NIGA supports the “Stand with Mashpee Walk and Rally”

Washington, D.C. – November 14, 2018 – The National Indian Gaming Association (NIGA) joined other Native Nation organization, tribal leadership and others in supporting the “Stand with Mashpee Walk and Rally today in support of H.R. 5244 and S. 2628 bill – the Mashpee Reservation Reaffirmation Act.

On September 7, 2018, the Department of the Interior (DOI) issued its first Carcieri decision in which it refused to reaffirm its authority to confirm the status of the Mashpee Wampanoag Tribe’s reservation. The decision opens the door for the Mashpee Wampanoag Tribe’s reservation to be taken out of trust and disestablished and follows on the heels of the federal governments' refusal to continue to defend the status of the tribe’s reservation in court.

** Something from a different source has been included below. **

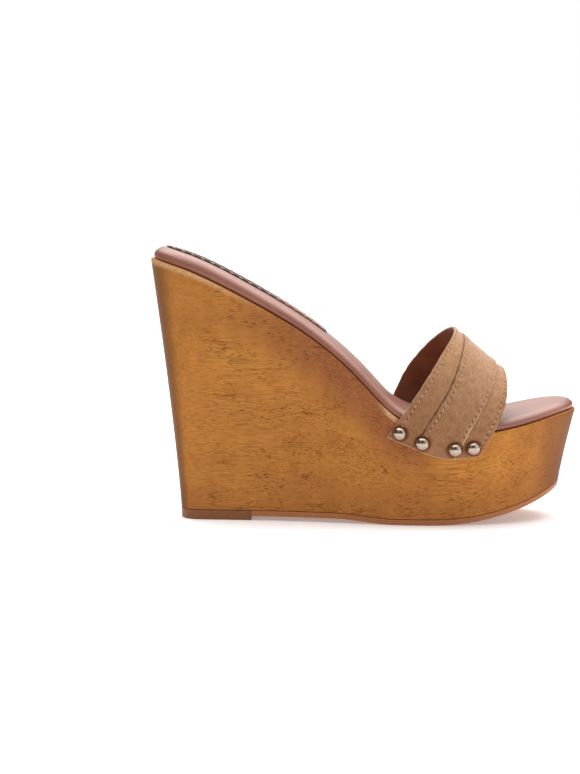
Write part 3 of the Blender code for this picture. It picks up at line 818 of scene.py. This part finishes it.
def make_lift():
    """The heel lift, with a worn round along its lower edge."""

    def place(shares, side, level):
        share, off, inset = level
        return side_point(shares, side, LIFT_THICKNESS * share + off + 0 * shares, inset)

    end = (LIFT_LENGTH / 2 - BASE_BACK) / BASE_LENGTH
    levels = rounded(0.0, 1.0, 0.8 * MM, 0.1 * MM, walls=3, steps=4)
    piece = lofted("rubber_heel_lift", spread(0.0, end, 60), levels, 8, place)
    close_start(piece)
    return finish_piece(piece, LIFT_RUBBER, ["heel_lift"])


def padded_up(points):
    """Points over the wood, with those of the footbed's upper part moved up by its crown."""
    x, y, z = (points[..., i] for i in range(3))
    slope = (top_height(x + MM) - top_height(x - MM)) / (2 * MM)
    steep = np.hypot(slope, 1.0)
    above = (z - top_height(x)) / steep
    share = eased((above - footbed_thickness(x) * 0.8) / (footbed_thickness(x) * 0.2))
    return np.stack([x, y, z + crown_at(x, y) * share * steep], axis=-1)


def make_footbed():
    """The padded footbed: leather tucked under at the wood, a bullnose edge, a soft crowned top."""
    widest = 0.36
    tuck = 1.5 * MM
    nose = 5.8 * MM
    fullness = 2 / 2.05
    levels = []
    for angle in np.radians(np.linspace(-90, 0, 7)):
        levels.append((widest * (1 + math.sin(angle)), tuck * (1 - math.cos(angle))))
    for angle in np.radians(np.linspace(0, 90, 17))[1:]:
        rise = abs(math.sin(angle)) ** fullness
        run = abs(math.cos(angle)) ** fullness
        levels.append((widest + (1 - widest) * rise, nose * (1 - run)))

    def place(shares, side, level):
        share, depth = level
        x, y = top_outline(shares, side, FOOTBED_INSET + depth)
        return on_footbed(x, y, FIT + footbed_thickness(x) * share)

    piece = lofted("padded_footbed", spread(0.0, 1.0, 200), levels, 24, place, padded_up)
    finish_piece(piece, NAPPA, ["footbed"])
    return piece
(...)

House bill, H.R. 5244, the Mashpee Reservation Reaffirmation Act was introduced in the House on March 9 by Rep. William Keating (D-MA 9th District) which brought about a bipartisan coalition of some 20 co-sponsors. The companion bill in the Senate, S. 2628, has been introduced by Sens. Ed Markey and Elizabeth Warren. If passed, the legislation would dismiss a lawsuit filed against the tribe as well as reaffirm the US Department of the Interior’s 2015 decision to take 320 acres of Mashpee land into trust for the tribe.

Mashpee Chairman Cedric Cromwell led the walk which began at the welcome plaza at the National Museum of the American Indian (NMAI) and ended at the U.S. Capitol building. He addressed supporters, “I feel a great strength here today. It’s important to hear these words from tribal leaders across the country that have traveled far and near to stand with us in tribal sovereignty.”

NIGA Chairman Ernie Stevens, Jr., said, “We’re here to fight this fight so we can reestablish the right to be Indians and continue to build upon the success of Indian country. Reestablishment isn’t even the word, because we have never left; we have never stopped being Indian. The Wampanoag are one of our First Nations, the original Americans. Now, Federal bureaucrats question the status of their homeland as Native lands--that's genocide. An Indian nation without a homeland is a tragedy.”

He added, "The Wampanoag, the People of the First Light, greeted the Pilgrims with peace, friendship and hospitality, and gave them a home at the Place of Hills, "Massachusetts" in the Wampanoag language. The Wampanoag helped the Pilgrims, taught them to plant corn, where to hunt and fish, and helped them survive. It's only right that the People of Massachusetts should stand up for the Wampanoag."

“Thankfully, Congress won't stand for still for this injustice, and the Massachusetts delegation seeks to restore the Wampanoag homeland to Indian land status by the enactment of the Wampanoag Reservation Act. The National Indian Gaming Association fully supports the Wampanoag Tribe, the Massachusetts delegation, and Congress as they work to restore justice by recognizing the Indian land status of the Wampanoag Reservation.” Stevens concluded.

The bill sponsor Rep. Keating, as well as Rep. Joe Kennedy III (D-MA 4th District), addressed the gathering, assuring support of the bill passage. Tribal Leadership standing with Mashpee included Mashpee Vice Chairperson Jessie “Little Doe” Baird, Sault St. Marie Chippewa Indians President and NCAI First Vice President Aaron Payment, Narragansett Indian Chief Dean Stanton, Quinault Indian Tribe President Fawn Sharp, Scott Weston, Oglala Sioux Tribal President, Shinnecock Indian Nation Senior Trustee and NCAI Northeast regional Vice President Lance Gumbs and Mashantucket Pequot Tribal Nation Chairman Rodney Butler.

The gathering brought together more than 200 supports, which included tribal members of the Mashpee, who traveled by bus to be part.